The suppliers and distributors you buy products from are eager to have you sell their products in your restaurant. Many supplier and distributor reps will be happy to come to your restaurant to train your staff on their products. Especially wine, beer, and spirits sellers.
Invite sales reps or supplier educators to come to your bar or restaurant and conduct tastings and education seminars. These can be a lot of fun for staff. It will provide a bonding experience, and of course, give them detailed insights to use to sell items and talk to guests.
One of the great features of the current food and drink economy is that food and drink production happens locally. From neighborhood breweries to small farms, your suppliers are closer than ever to you.
Setting up an offsite visit is a great way to engage and reward staff. Take them to a small farm that provides your pork or vegetables. Or a whiskey distillery whose product you stock.

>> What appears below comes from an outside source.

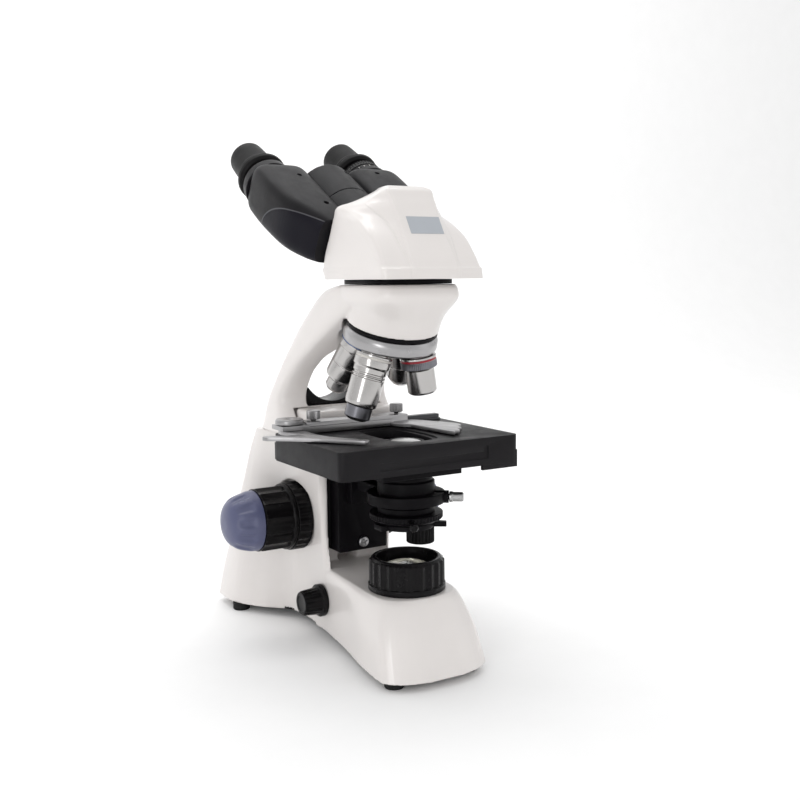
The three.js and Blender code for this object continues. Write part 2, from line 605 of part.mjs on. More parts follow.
// hinge carrier: fixed in the head, the two halves swing on its pin
function hingeAxle() {
  const hub = rod(20.2, 24, 50, 24);
  const pin = rod(5, 49, 129.6, 14);
  const cap = turned([[0, 129.2], [14, 129.2], [14.4, 130], [14, 131.6], [0, 132.2]], 20);
  const prismRoom = box(-18, 18, -60, 24, -40, 45);
  return join(cut(hub, prismRoom), rod(6, 40, 50, 14), pin, cap);
}

// one swinging half: side = -1 left, +1 right; the two hinge discs lie one behind the other
function binocularHalf(side, discFrom, discTo, otherFrom, otherTo) {
  const wing = [[50.5, 40.5, 16, -1], [60, 47, 17.8, -1], [76, 54.5, 19, -1], [100, 58, 19.2, -1],
    [122, 58.6, 19, -1],
    [130, 58, 18.2, -1], [133, 56.4, 16.8, -1]];
  const body = loft(wing.map(([z, outer, halfHeight, lift]) => {
    return atHeight(roundRing(side * (WING_INNER + outer) / 2, lift, (outer - WING_INNER) / 2,
      halfHeight, 5, 20), z);
  }));
  const disc = rod(HINGE_RADIUS, discFrom, discTo, 24);
  const bridge = box(side * 20 - 8, side * 20 + 8, -12.5, 11.5, discFrom, discTo);
  const clearance = rod(HINGE_RADIUS + 2 * GAP, otherFrom, otherTo, 24);
  const pinBore = rod(5.3, 40, 140, 14);
  const tubeBore = rod(14.4, 100, 140, 16).translate(side * EYE_X, 0, 0);
  return cut(join(body, disc, bridge), clearance, pinBore, tubeBore);
}

function eyeTube(flangeEnd) {
  return turned([[11.8, 104], [14.1, 104], [14.1, 133.3], [18.8, 133.3], [18.2, flangeEnd],
    [15, flangeEnd], [15, 146], [11.8, 146], [11.8, 104]], 16);
}

function diopterRing() {
  return cut(ribbed(17.6, 0.5, 16, 140.9, 150.6), rod(15.3, 130, 160, 16));
}

function eyepiece(lift) {
  const lens = turned([[0, 118], [11.55, 118], [11.55, 146.3], [15.6, 146.3], [15.2, 158],
    [14.2, 159.4], [13.6, 173],
    [13.1, 182.2], [9.6, 182.2], [8.6, 179], [0, 179]], 18);
  return lens.translate(0, 0, lift);
}

// ---------------------------------------------------------------- assembly
const microscope = new THREE.Group();
microscope.name = 'microscope';
microscope.position.set(0, -ORIGIN_Y, 0);

function add(name, geometry, material, parent = microscope) {
  const mesh = new THREE.Mesh(geometry, material);
  mesh.name = name;
  parent.add(mesh);
  return mesh;
}

function frameGroup(name, parent, x, y, z, rotationX = 0, rotationZ = 0) {
  const group = new THREE.Group();
  group.name = name;
  group.position.set(x, y, z);
  group.rotation.set(rotationX, 0, rotationZ);
  parent.add(group);
  return group;
}

add('base_casting', baseCasting(), WHITE_PAINT);
add('base_plate', basePlate(), STAGE_BLACK);
const FEET = [['foot_front_left', -28.4, -30], ['foot_front_right', 28.4, -30],
  ['foot_rear_left', -49.4, 172],
  ['foot_rear_right', 49.4, 172]];
for (const [name, x, y] of FEET) {
  add(name, foot(), RUBBER).position.set(x, y, 0);
}
add('arm_casting', armCasting(), WHITE_PAINT);
add('window_grip', windowGrip(), BLACK_PLASTIC);
add('power_inlet', powerInlet(), BLACK_PLASTIC);
add('power_rocker', powerRocker(), BLACK_PLASTIC).position.set(30, 193.5, 23);

const dimmer = frameGroup('dimmer', microscope, -26.6, 75, 29);
dimmer.rotation.set(0, -Math.PI / 2, 0);
add('dimmer_knob', dimmerKnob(), BLACK_PLASTIC, dimmer);
const lamp = frameGroup('lamp', microscope, 0, 0, BASE_TOP + GAP);
add('lamp_collar', lampCollar(), BLACK_PLASTIC, lamp);
add('lamp_reflector', lampReflector(), CHROME, lamp);
add('field_lens', fieldLens(), GLASS, lamp);
add('lamp_bulb', lampBulb(), ALUMINIUM, lamp);

const focus = frameGroup('focus_drive', microscope, 0, FOCUS_Y, FOCUS_Z);
focus.rotation.set(0, Math.PI / 2, 0);
add('coarse_shaft', coarseShaft(), STEEL, focus);
add('fine_shaft', fineShaft(), STEEL, focus);
for (const [side, turn] of [['right', 0], ['left', Math.PI]]) {
  const end = new THREE.Group();
  end.rotation.set(0, turn, 0);
  focus.add(end);
  add(side === 'left' ? 'tension_collar' : 'bearing_collar', focusCollar(), BLACK_PLASTIC, end);
  add(`coarse_knob_${side}`, coarseKnob(), BLACK_PLASTIC, end);
  add(`fine_knob_${side}`, fineKnob(), BLUE_PLASTIC, end);
}
add('stage_carrier', stageCarrier(), BLACK_PAINT);
add('stop_screw', stopScrew(), STEEL);

add('stage_bracket', stageBracket(), BLACK_PAINT);
add('stage_base', stageBase(), STAGE_BLACK);
add('stage_top', stageTop(), STAGE_BLACK);
add('slide_rail', slideRail(), DARK_STEEL);
add('slide_carriage', slideCarriage(), STEEL);
add('slide_finger', slideFinger(), STEEL);
add('spring_cap', springCap(), STEEL);
add('thumb_screw_left', thumbScrew(), STEEL).position.set(-41, 53.5, STAGE_TOP + 5.6);
add('thumb_screw_right', thumbScrew(), STEEL).position.set(25, 53.5, STAGE_TOP + 5.6);
const stageDrive = frameGroup('stage_drive', microscope, DRIVE_X, DRIVE_Y, 0);
add('stage_drive_shaft', stageShaft(), STEEL, stageDrive);
add('stage_y_knob', stageKnob(10.9, 5.5, 92.3, 104.6), BLACK_PLASTIC, stageDrive);
add('stage_x_knob', stageKnob(10.2, 3.3, 70, 92), BLACK_PLASTIC, stageDrive);

add('condenser_holder', condenserHolder(), BLACK_PAINT);
add('condenser_body', condenserBody(), BLACK_PAINT);
add('condenser_lens', condenserLens(), GLASS);
add('iris_ring', irisRing(), BLACK_PAINT);
add('filter_holder', filterHolder(), BLACK_PAINT);
add('condenser_clamp', condenserClamp(), STEEL);

const nose = frameGroup('nosepiece', microscope, 0, NOSE_Y, NOSE_Z, NOSE_TILT);
add('nosepiece_mount', nosepieceMount(), BLACK_PAINT, nose);
const turn = frameGroup('nosepiece_turn', nose, 0, 0, 0, 0, REST_TURN);
add('nosepiece_turret', turret(), ALUMINIUM, turn);
Object.entries(OBJECTIVES).forEach(([name, [profile, knurl]], index) => {
  const station = frameGroup(`${name}_station`, turn, 0, 0, 0, 0, index * Math.PI / 2);
  const seat = frameGroup(`${name}_seat`, station, 0, -SEAT_RADIUS, SEAT_Z, -NOSE_TILT);
  add(name, objective(profile, knurl), CHROME, seat);
});

add('head_plate', headPlate(), BLACK_PAINT);
add('head_cowl', cowl(), WHITE_PAINT);
const eyes = frameGroup('eyepiece_head', microscope, 0, 0, HEAD_Z, EYE_TILT);
add('hinge_axle', hingeAxle(), BLACK_PAINT, eyes);
add('binocular_left', binocularHalf(-1, 50.5, 90, 90.1, 134), BLACK_PAINT, eyes);
add('binocular_right', binocularHalf(1, 90.4, 129, 40, 90.3), BLACK_PAINT, eyes);
for (const [side, x, lift] of [['left', -EYE_X, 0], ['right', EYE_X, 8.5]]) {
  const barrel = frameGroup(`${side}_barrel`, eyes, x, 0, 0);
  add(`eye_tube_${side}`, eyeTube(side === 'left' ? 141.5 : 140), BLACK_PAINT, barrel);
  if (side === 'right') {
    add('diopter_ring', diopterRing(), BLACK_PLASTIC, barrel);
  }
  add(`eyepiece_${side}`, eyepiece(lift), BLACK_PLASTIC, barrel);
}

export default microscope;
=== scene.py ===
import math

import bmesh
import bpy
import numpy as np
from mathutils import Matrix, Vector


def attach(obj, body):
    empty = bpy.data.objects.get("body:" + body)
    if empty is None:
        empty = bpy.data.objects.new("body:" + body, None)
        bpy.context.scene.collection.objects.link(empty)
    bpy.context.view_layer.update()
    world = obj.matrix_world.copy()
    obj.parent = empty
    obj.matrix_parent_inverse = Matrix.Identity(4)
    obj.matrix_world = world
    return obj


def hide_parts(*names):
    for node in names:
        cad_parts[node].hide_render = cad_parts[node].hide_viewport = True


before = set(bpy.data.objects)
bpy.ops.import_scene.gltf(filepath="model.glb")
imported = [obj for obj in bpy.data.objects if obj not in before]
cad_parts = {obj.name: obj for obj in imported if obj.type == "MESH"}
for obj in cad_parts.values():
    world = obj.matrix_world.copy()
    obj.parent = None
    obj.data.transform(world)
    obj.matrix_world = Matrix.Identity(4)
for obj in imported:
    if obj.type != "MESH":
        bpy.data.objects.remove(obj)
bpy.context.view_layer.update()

# Binocular compound microscope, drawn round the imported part. Shapes are written in millimetres
# in the same frames as the part: x to the right, y to the back, z up, optical axis at x = y = 0.
MM = 0.001
scene = bpy.context.scene


# ---------------------------------------------------------------- places
def move(x=0.0, y=0.0, z=0.0):
    return Matrix.Translation((x * MM, y * MM, z * MM))


def spin(degrees, axis):
    return Matrix.Rotation(math.radians(degrees), 4, axis)


BASE_TOP = 53.4
SEAM_Z = 150.0
LEDGE_Z = 167.0
ARM_TOP = 256.0
STAGE_TOP = 156.1
STAGE_FRONT = -35.3
STAGE_BACK = 63.0
FOCUS_Y = 104.0
FOCUS_Z = 87.0
NOSE_Y = 15.67
NOSE_Z = 228.6
NOSE_TILT = 18.5
HEAD_Z = 258.3
EYE_X = 40.5
TURRET_RADIUS = 31.8
CLAMP_TURN = 52.0

STAND = move(y=-78.39)
LAMP = STAND @ move(z=BASE_TOP + 0.3)
DIMMER = STAND @ move(-26.6, 75, 29) @ spin(-90, "Y")
FOCUS = STAND @ move(y=FOCUS_Y, z=FOCUS_Z) @ spin(90, "Y")
FOCUS_END = {"right": FOCUS, "left": FOCUS @ spin(180, "Y")}
DRIVE = STAND @ move(38, 43)
NOSE = STAND @ move(y=NOSE_Y, z=NOSE_Z) @ spin(NOSE_TILT, "X")
TURRET = NOSE @ spin(35, "Z")
EYES = STAND @ move(z=HEAD_Z) @ spin(-60, "X")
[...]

An off-site training won’t feel like a training, and it will be another bonding experience for staff. This brings people closer and gives them a network of friends at your restaurant that they won’t want to leave. It will also build a connection to the products they are selling that they wouldn’t have otherwise.
Building relationships with local suppliers is also a great way to create connections with local businesses that will open up opportunities for marketing and events. If you take your staff to a local brewery, you could then do a week of a “Tap Takeover” where you reserve a handful of beer draft lines for the brewer’s beer.
Or if you visit a local farm, you can put on a dinner that features the farm’s products. This builds a sense of community that is ideal for a work environment.
There are so many great books, online courses, and websites that cover food, drink, and the world of restaurants. A cool thing to provide for staff is a physical library of books and resources that employees can borrow if they are interested in learning more about a topic.
By building a culture that promotes learning and growth, staff will feel more fulfilled by getting value from their employer that goes well beyond a way to earn rent.